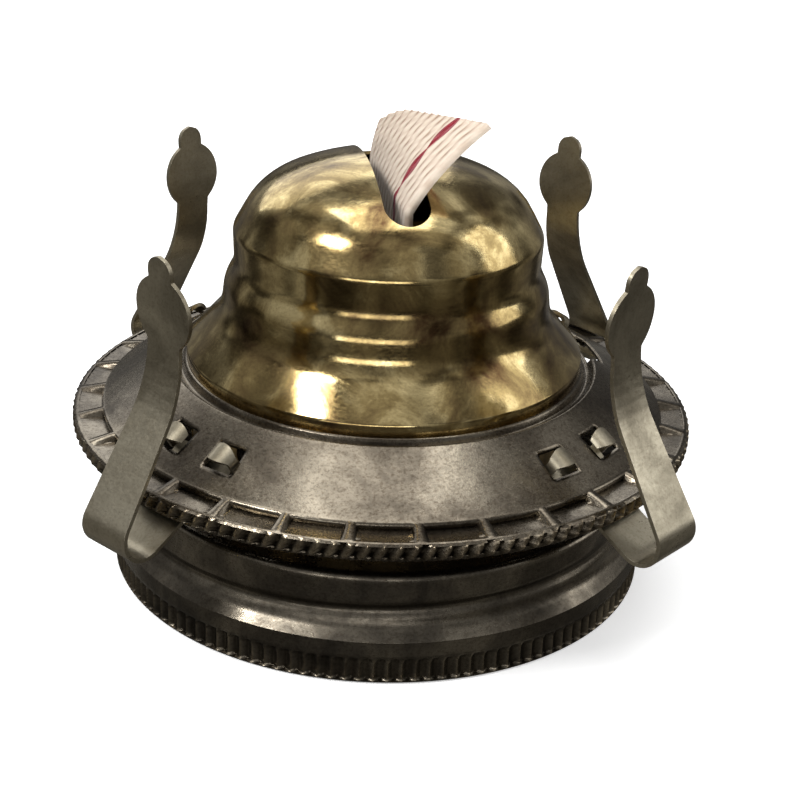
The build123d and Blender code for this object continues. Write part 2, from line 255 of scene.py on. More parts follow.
def soften_edges(piece, width, segments=2, angle=50):
    edge = piece.modifiers.new("soft edges", "BEVEL")
    edge.width = width * MM
    edge.segments = segments
    edge.limit_method = "ANGLE"
    edge.angle_limit = radians(angle)
    edge.harden_normals = True
    return edge


# %% [markdown]
# ## Helpers for materials
#
# A metal looks real when nothing on it is quite even. Each finish here mixes two or three
# tones with noise of several sizes, changes its roughness with the same noise, and has a fine
# bump. The noise reads Object coordinates, which every piece has, scaled to millimetres, so
# that "scale 0.2" means a patch about five millimetres across.


# %% Small steps of a node tree
def start_material(name):
    material = bpy.data.materials.new(name)
    material.use_nodes = True
    tree = material.node_tree
    shader = tree.nodes["Principled BSDF"]
    return material, tree, shader


def node(tree, kind, **values):
    made = tree.nodes.new(kind)
    for key, value in values.items():
        if key in made.inputs:
            made.inputs[key].default_value = value
        else:
            setattr(made, key, value)
    return made


def in_millimetres(tree, stretch=(1, 1, 1)):
    """Object coordinates, scaled to millimetres and stretched."""
    where = node(tree, "ShaderNodeTexCoord")
    scaled = node(tree, "ShaderNodeMapping")
    scaled.inputs["Scale"].default_value = [1000 * s for s in stretch]
    tree.links.new(where.outputs["Object"], scaled.inputs["Vector"])
    return scaled.outputs["Vector"]


def noise(tree, vector, scale, detail=4.0, rough=0.55, distortion=0.0):
    made = node(tree, "ShaderNodeTexNoise", Scale=scale, Detail=detail)
    made.inputs["Roughness"].default_value = rough
    made.inputs["Distortion"].default_value = distortion
    tree.links.new(vector, made.inputs["Vector"])
    return made.outputs["Fac"]


def ramp(tree, factor, stops):
    """A colour ramp through (position, (red, green, blue)) stops."""
    made = node(tree, "ShaderNodeValToRGB")
    elements = made.color_ramp.elements
    while len(elements) < len(stops):
        elements.new(0.5)
    for element, (position, colour) in zip(elements, stops):
        element.position = position
        element.color = (*colour, 1)
    tree.links.new(factor, made.inputs["Fac"])
    return made.outputs["Color"]


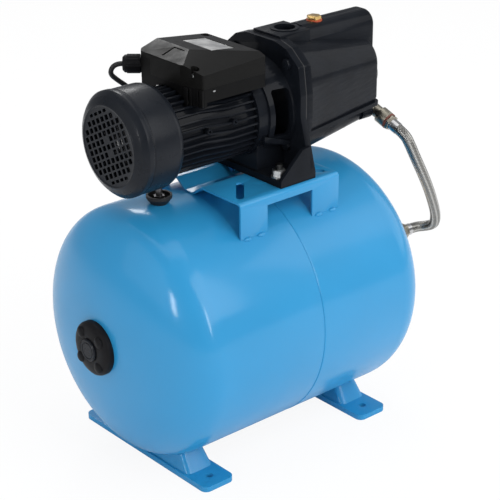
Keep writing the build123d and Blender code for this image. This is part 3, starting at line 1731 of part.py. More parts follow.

______

Repeat each record exactly, leaving nothing out.

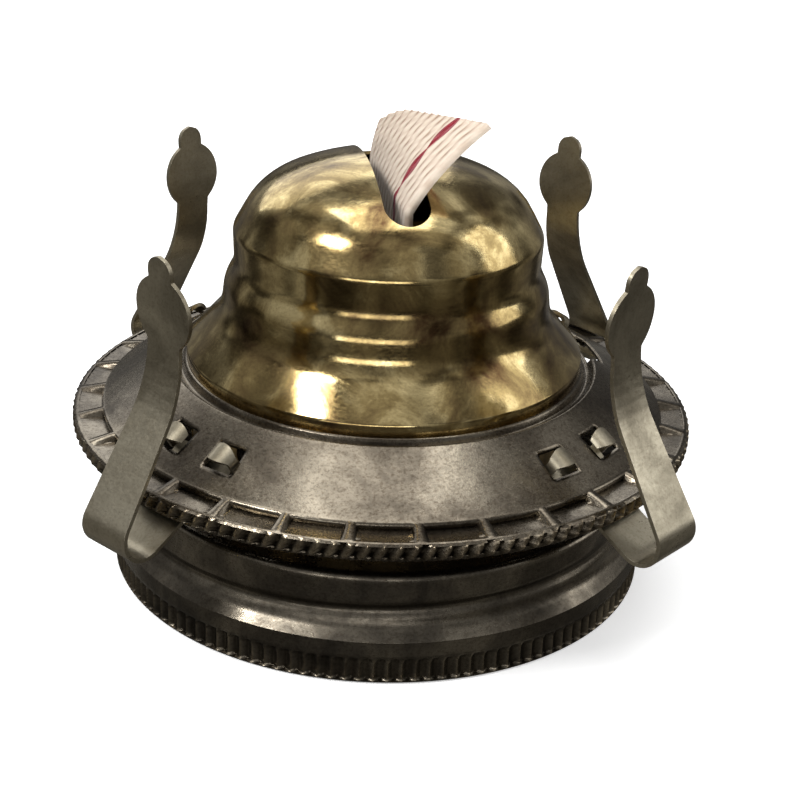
The build123d and Blender code for this object continues. Write part 2, from line 255 of scene.py on. More parts follow.
def soften_edges(piece, width, segments=2, angle=50):
    edge = piece.modifiers.new("soft edges", "BEVEL")
    edge.width = width * MM
    edge.segments = segments
    edge.limit_method = "ANGLE"
    edge.angle_limit = radians(angle)
    edge.harden_normals = True
    return edge


# %% [markdown]
# ## Helpers for materials
#
# A metal looks real when nothing on it is quite even. Each finish here mixes two or three
# tones with noise of several sizes, changes its roughness with the same noise, and has a fine
# bump. The noise reads Object coordinates, which every piece has, scaled to millimetres, so
# that "scale 0.2" means a patch about five millimetres across.


# %% Small steps of a node tree
def start_material(name):
    material = bpy.data.materials.new(name)
    material.use_nodes = True
    tree = material.node_tree
    shader = tree.nodes["Principled BSDF"]
    return material, tree, shader


def node(tree, kind, **values):
    made = tree.nodes.new(kind)
    for key, value in values.items():
        if key in made.inputs:
            made.inputs[key].default_value = value
        else:
            setattr(made, key, value)
    return made


def in_millimetres(tree, stretch=(1, 1, 1)):
    """Object coordinates, scaled to millimetres and stretched."""
    where = node(tree, "ShaderNodeTexCoord")
    scaled = node(tree, "ShaderNodeMapping")
    scaled.inputs["Scale"].default_value = [1000 * s for s in stretch]
    tree.links.new(where.outputs["Object"], scaled.inputs["Vector"])
    return scaled.outputs["Vector"]


def noise(tree, vector, scale, detail=4.0, rough=0.55, distortion=0.0):
    made = node(tree, "ShaderNodeTexNoise", Scale=scale, Detail=detail)
    made.inputs["Roughness"].default_value = rough
    made.inputs["Distortion"].default_value = distortion
    tree.links.new(vector, made.inputs["Vector"])
    return made.outputs["Fac"]


def ramp(tree, factor, stops):
    """A colour ramp through (position, (red, green, blue)) stops."""
    made = node(tree, "ShaderNodeValToRGB")
    elements = made.color_ramp.elements
    while len(elements) < len(stops):
        elements.new(0.5)
    for element, (position, colour) in zip(elements, stops):
        element.position = position
        element.color = (*colour, 1)
    tree.links.new(factor, made.inputs["Fac"])
    return made.outputs["Color"]


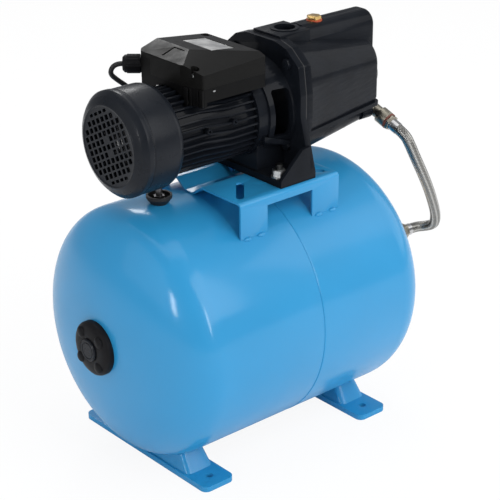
Keep writing the build123d and Blender code for this image. This is part 3, starting at line 1731 of part.py. More parts follow.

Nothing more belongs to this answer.